Seeing the Canadian Rocky Mountains in 2016 was a thrill after many days traveling across the plains of North America. Jasper National Park is a half day's journey from Edmonton, Alberta. Surely the settlers and adventurers of the earlier times must have thought, at first, that the purple lumps on the horizon were a mirage or unattainable dream. And they were for some.

However, the passes to the coast (such as Rogers Pass near Revelstoke, British Columbia, and the more northerly Yellowhead Pass) let civilization in during the mid-19th Century. Homesteaders peering at what might only be clouds had to wait weeks more before the high country actually unfolded around them. Travelers then could only gawk from their perches atop creaking, wobbling wagons dragged behind weary horses or oxen.

For myself, the aspen show was just beginning as October 2016 and Canada's western mountains approached. Yellow and orange foliage mingle with and mangle the conifer forests that crowd along the Yellowhead Highway and its gravel, dirt and blacktop tributaries.

Heavy truck and rail traffic is almost constant, winding in serpentine peekaboo fashion amongst the trees and rock cliffs. Before the Canadian National Railway (CN) became Canada's largest railway, a railway to the Pacific, the Canadian Pacific Railway (CPR), was financed by private funds and land grants in the Canadian prairies. The CPR, completed in 1885, was then the longest in the world. The history of these engineering endeavors and the marvels they wrought is complex and ongoing but traffic across Alberta and British Columbia keep the smaller communities connected to coastal life, trends and culture.

The geography turns dramatic. The scenery whizzes past as I make my way from Edmonton to Jasper's garden of rocks.

Mountains are numerous and named, but one needs a glossary of terms and places to identify which rock cathedral is rising from the forest.

The season is still tame by comparison to the coming winter strokes that already had begun to sneak along the dredged corridors of north-south escarpments. The lakes and rivers carve depressions where the land is already depressed. Clear skies were deceptive, given that within days the nighttime temperatures dipped below freezing and frost digested surviving foliage throughout Canada's western provinces.
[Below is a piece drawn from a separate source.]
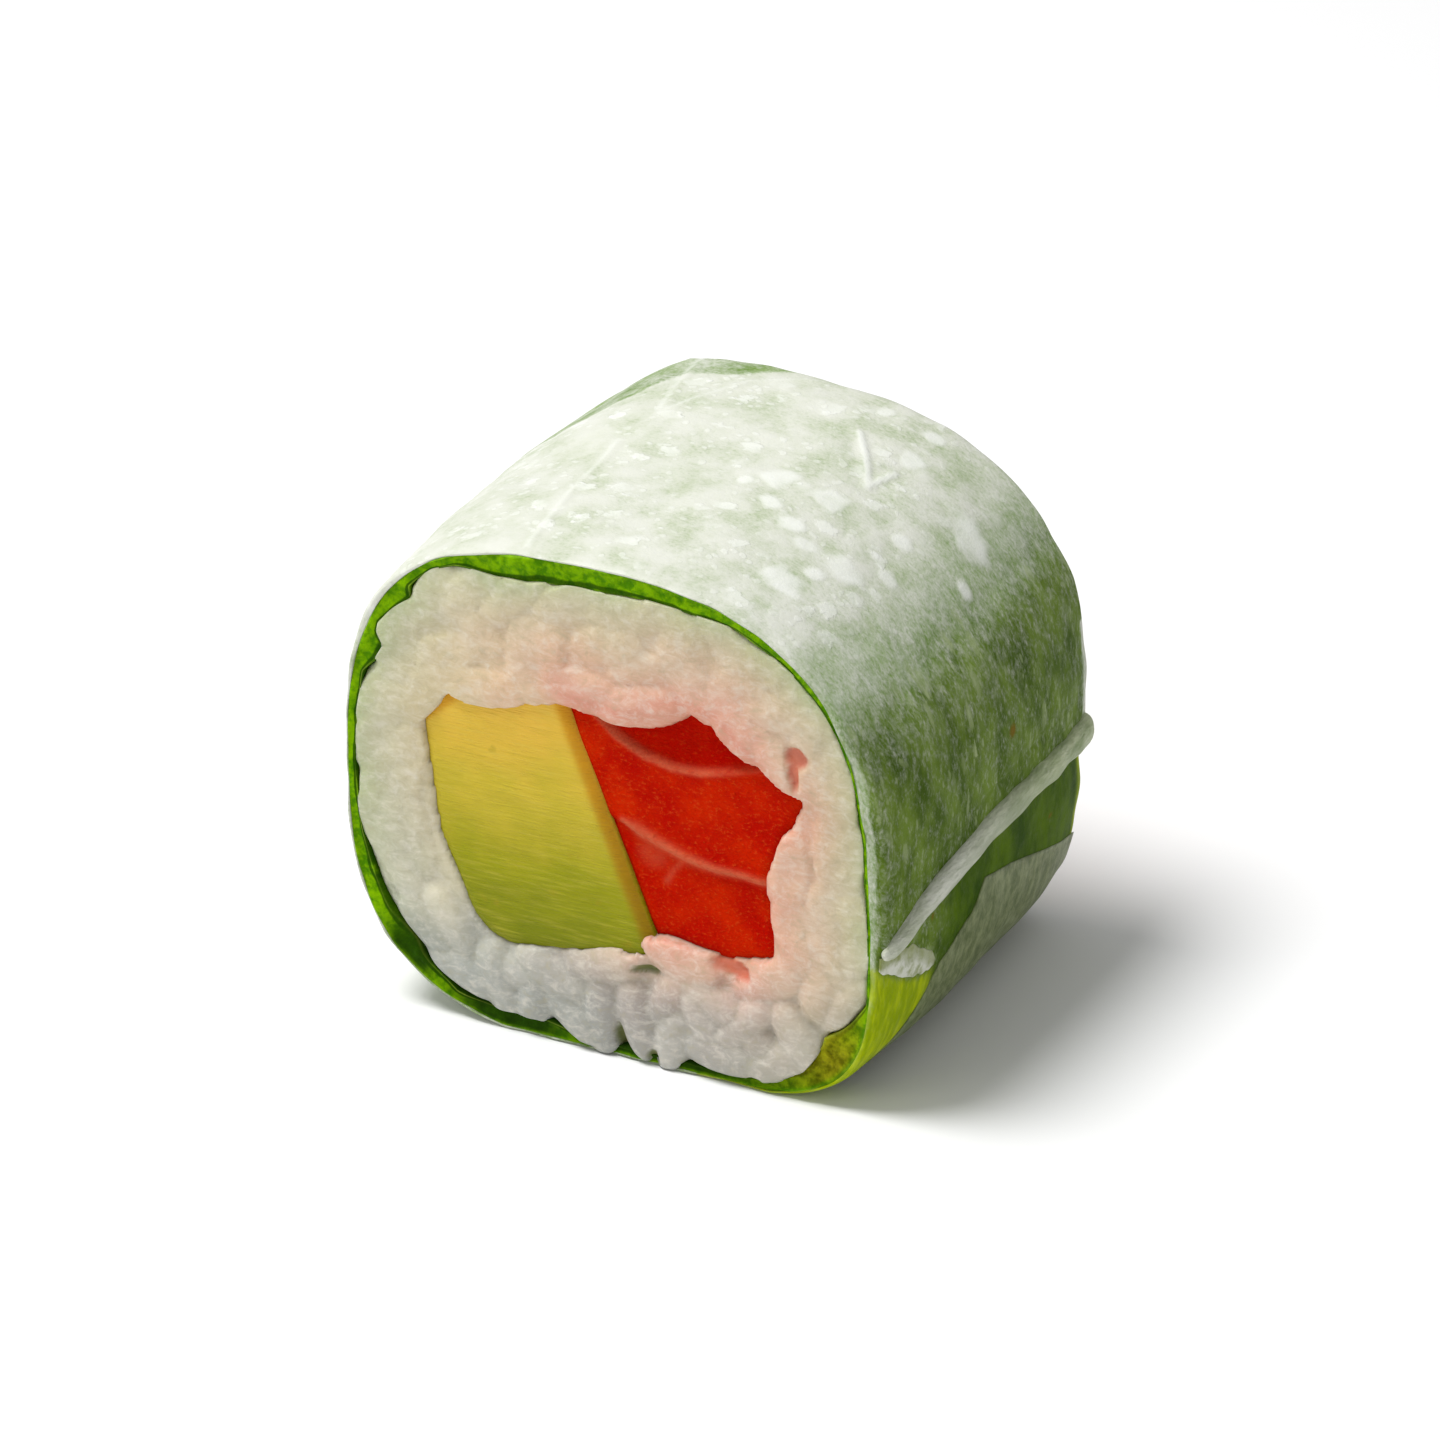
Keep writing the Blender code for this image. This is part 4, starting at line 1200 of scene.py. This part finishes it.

Hot springs at Miette, 51 miles west of Hinton, just inside Jasper's park boundary, invites tourists to soak awhile and introduces the park's mountain goats.And a spectacular package of nature's gifts still awaits further west, beginning at the Jasper Fairmont Resort -- where both humans and wild elk appear to stake out similar and overlapping claims to territory in order to engage in conjugal activities and/or relaxation.